Film screening and discussion led by Ian Wilson
Part of the Global Cinemaspectives Film Series
Friday, October 11
Knox 4, UB North Campus
The film's central story concerns a father who is trying to organize an enormous, chaotic and expensive wedding for his daughter, Aditi, for whom he has arranged a marriage with a man she has known for only a few weeks. A wedding is one of the few times each generation that an extended Punjabi family comes together from all corners of the globe, bringing its emotional baggage along. The four-day arrangements and celebrations will see clumsy organization, family drama, dangers to the happy end of the wedding and lots of music. Sponsored by UB International Student and Scholar Services Office and the Undergraduate Academies.
“Why Does Ritual Matter? Theories from Classical China”--Professor Michael Puett (Harvard University)
Confucius Institute Lecture Series
Friday, October 18
Clemens 120, UB North Campus
Free and Open to the Public
Reception to follow
Ritual (礼,禮) is a central concept of Confucianism.
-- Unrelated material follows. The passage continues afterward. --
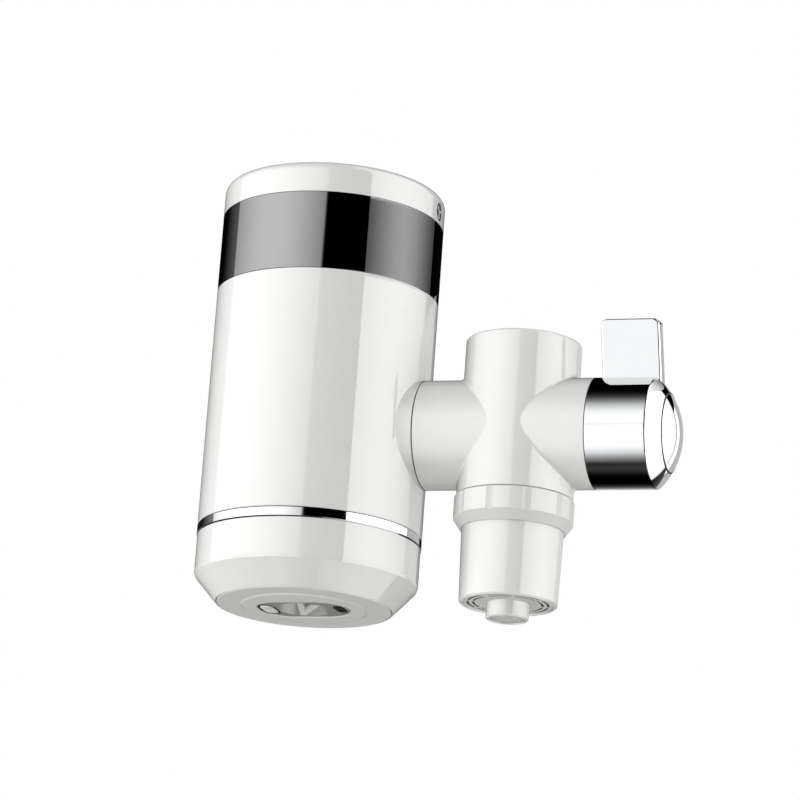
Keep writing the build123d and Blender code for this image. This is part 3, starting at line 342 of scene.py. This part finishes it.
# Rosette: the white plate in the base round the oblong mouth. The mouth sits on a shallow swell that starts
# with a small step, and its lip is rounded.
heater_x = -63.5
face_z = -81.8
rosette_r, rosette_t = 26.4, 2.6
swell_r, swell_rise = 19.3, 0.7
step_w, step_rise = 0.9, 0.42
mouth_half, mouth_side, lip_r = 14.3, 9.35, 0.45
rim_round, back_bevel, mouth_bevel = 0.4, 0.3, 0.4


def drop(reach):
    """How far the rosette's face stands below its flat part at a distance from the middle: a rounded step
    3 s^2 - 2 s^3 at the swell's edge, and within it a cap that falls with the square of the distance."""
    step = np.clip((swell_r - reach) / step_w, 0, 1)
    ball = np.clip(1 - (reach / (swell_r - step_w)) ** 2, 0, 1)
    return step_rise * step * step * (3 - 2 * step) + (swell_rise - step_rise) * ball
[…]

At Analects 12:1, we read: “Yen Yuan asked about human goodness [ren 仁]. Confucius said, ‘It is to master oneself and return to ritual’. . . Yen Yuan said, ‘Could you specify a bit?’ Confucius said: ‘Do not look at what is contrary to ritual; do not listen to what is contrary to ritual; do not speak what is contrary to ritual, and do not act which is contrary to ritual.’” If what Confucius said is still vague, Professor Puett will further specify.
Michael Puett is the Walter C. Klein Professor of Chinese History in the Department of East Asian Languages and Civilizations, Chair of the Committee on the Study of Religion at Harvard University, and Acting Director of the Asia Center. His interests are focused on the inter-relations between anthropology, history, religion, and philosophy. He is the author of The Ambivalence of Creation: Debates Concerning Innovation and Artifice in Early China, To Become a God: Cosmology, Sacrifice, and Self-Divinization in Early China, and the co-author of Ritual and its Consequences: An Essay on the Limits of Sincerity.